McDermott: Printing these stents don't have to be necessarily ordered from a manufacturer, they can actually be printed right in the operating room?

Tamayol: That's actually one of the benefits of 3D printings or 3D printing technologies. In a way, you can print them on the site and also you can print them the way that it's going to fit the patient that's being operated on. That’s one of the benefits that 3D printing brings to medicine. We try to get benefits from that and engineer our material and also the process in a way that can be done right at the site of the surgery.

McDermott: Say a doctor realizes in the operating room this patient needs a stent, we need one 3D printed. How long would that process take?

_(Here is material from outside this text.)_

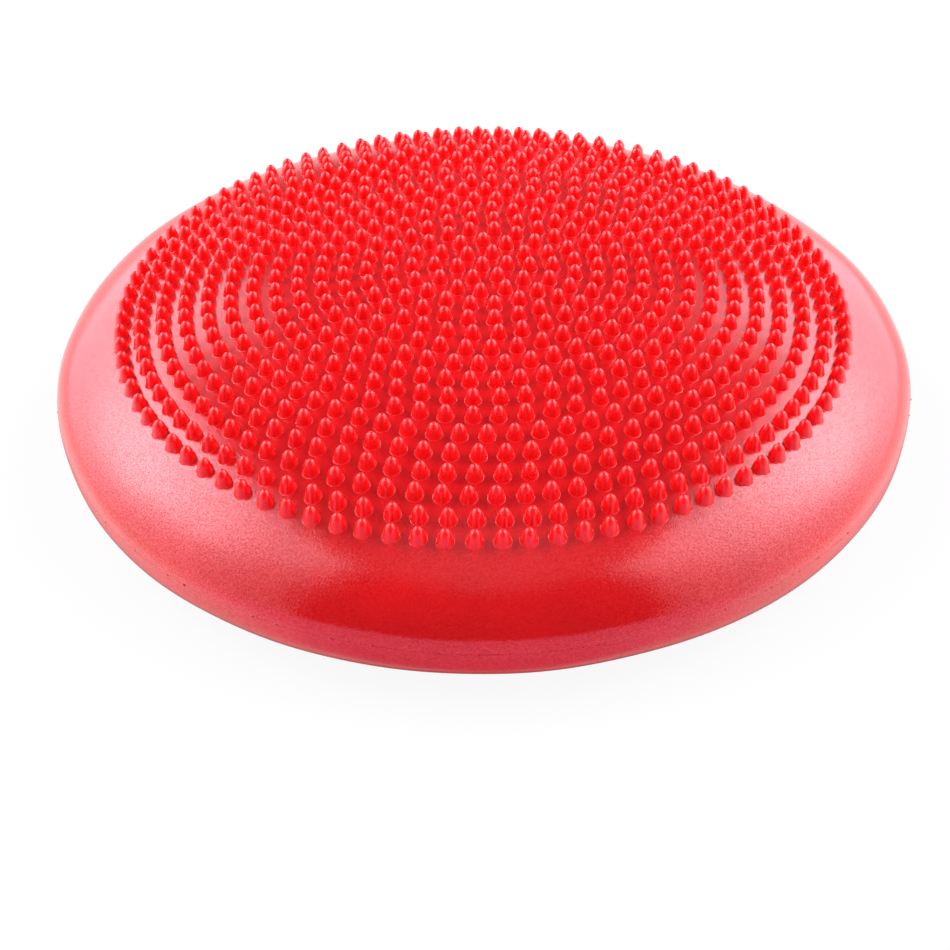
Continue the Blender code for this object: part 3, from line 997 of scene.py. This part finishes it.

Tamayol: So the way that works is that they have a transplant they want to place it in and it should be connected to vessels of the patient. Sometimes even the size is not the exact match, so they figure out and do the measurements. Then they can feed the data to the program and then in 2 or 3 minutes they're going to have the sugar printed or stent printed.

McDermott: That's really kind of changing the game of things in the operating room for doctors?

Tamayol: That's part of our job as biomedical engineers is to try to ensure that when doctors are going to the OR, that they have the best tools to be able to save the patients.

McDermott: In developing this do you think that this can be put to use pretty quickly going forward?

Tamayol: From now on, we have to look into the animal procedures. So obviously we have to start using it in surgical procedures – at least in animals, small and large animals, to ensure that is going to work that way that we planned it. Once it's verified, it has a good potential to go to clinical practice.

McDermott: It's got a long way out before this can be put into humans, but yet this is pretty exciting?

Tamayol: The fact that we are using materials that are already FDA approved – we eat them, we even have them in our body, so it makes the translation to clinical research very, very easy.